The gap between advice and reality
The three-to-six-month rule is nearly universal in financial advice, and the logic is sound: it is the buffer that turns a job loss or a broken boiler from a crisis into an inconvenience. The data, however, suggests most people live well inside that margin. If the recommended floor is three months and the typical reserve is under one month, the shortfall for a large part of the population is on the order of two or more months of essential costs. Framed differently: a meaningful share of households are one missed paycheck, or one large bill, away from borrowing.
It is worth separating two questions that surveys often blur. One is ”could you handle a small shock,” usually a few hundred in local currency. The other is ”could you survive an income interruption for months.” People do markedly better on the first than the second, which is why the ”little or no emergency fund” figure varies so much between studies, anywhere from a quarter to a half depending on the threshold used.
How it varies by income
Emergency savings track income steeply, and not in a straight line. The pattern across surveys is consistent even if the exact cut-offs differ:
- Lower-income households (roughly the bottom third by income): a large majority report little or no buffer, often under two weeks of expenses. This is the group most likely to report zero.

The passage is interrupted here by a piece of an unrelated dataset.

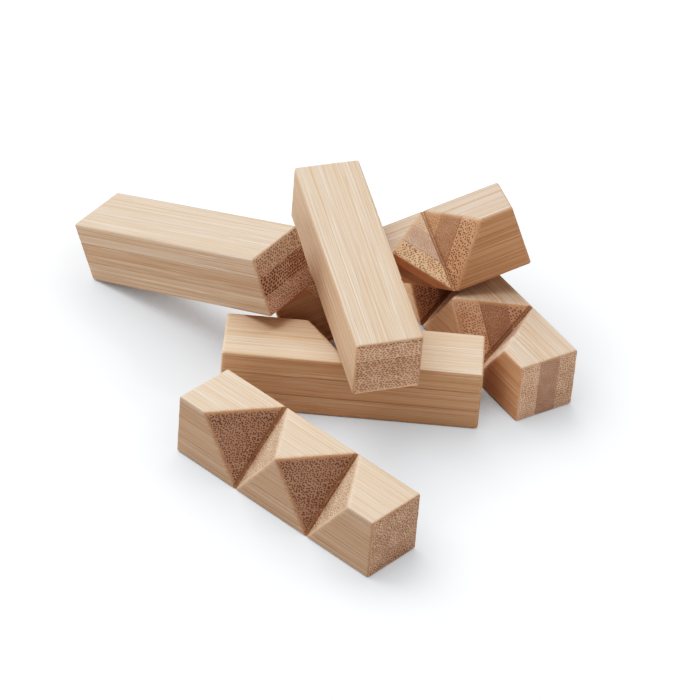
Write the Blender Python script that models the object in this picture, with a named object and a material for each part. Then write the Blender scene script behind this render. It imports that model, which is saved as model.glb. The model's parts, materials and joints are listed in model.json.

- Middle-income households: a mixed picture, with many holding a few weeks to about one or two months of expenses, and a sizeable minority still below a single month.
- Higher-income households (roughly the top fifth): far more likely to clear the three-month bar, with a meaningful share reporting six months or more.
The takeaway for anyone quoting these numbers: a single ”average emergency fund” figure hides an enormous spread. The mean is dominated by the top, while the typical household lives near the bottom.
How it varies by age
Age matters, though less sharply than income, and the story is one of slow accumulation:
- Under 30: the thinnest buffers on average, frequently under one month, reflecting lower earnings, early-career debt, and less time to accumulate.
- 30s and 40s: gradual improvement, but often offset by mortgages, childcare, and other fixed commitments, so many still sit around one to two months.
- 50s and approaching retirement: the strongest reserves on average, with a larger share clearing the three-month threshold, though a stubborn minority at every age reports almost nothing saved.
About these numbers
These are illustrative, rounded estimates, synthesised from publicly reported consumer-finance surveys and standard financial-planning benchmarks, combined with simple modelling to express common findings as ranges. They are deliberately presented as ranges and approximate shares, not as precise statistics, and they are not proprietary VESTELON or FLOW measurements. Survey methods, currencies, time periods, and the exact definition of an ”emergency fund” differ between sources, so figures shift accordingly. As VESTELON FLOW goes live, we expect to refine this picture with anonymised, aggregated data on real cashflow and survival months, and we will label any such future figures clearly as FLOW data when they are genuinely ours.
The number that actually matters is yours
Averages are useful for journalists and context, but no national median tells you how many months you could survive if your income stopped tomorrow. That depends on your real essential costs and your real balance, not on a survey. The only way to know your own survival months is to look. VESTELON FLOW reads a single bank statement, works out your true monthly essentials, and shows how long your savings would actually last, and your first report is free. It turns an abstract ”you should have three months saved” into a concrete number for your situation.
FAQ
What is the average emergency fund size? There is no single clean figure, because the mean and the median diverge sharply. As a rounded estimate, the typical household holds well under one month of essential expenses, while only an estimated quarter to two-fifths reach the recommended three months or more. Means look larger than medians because high savers skew the average.
What share of people have no emergency savings? Depending on the threshold, an estimated one in three to one in two adults say they could not cover a modest surprise expense from savings, and roughly a quarter report having essentially nothing set aside. These are approximate, survey-based ranges, not exact counts.
How much should an emergency fund be? The standard recommendation is three to six months of essential costs: rent or mortgage, utilities, food, transport, insurance, and minimum debt payments. Three months suits stable incomes; six months suits variable or single incomes. The right starting target is one month, then build from there.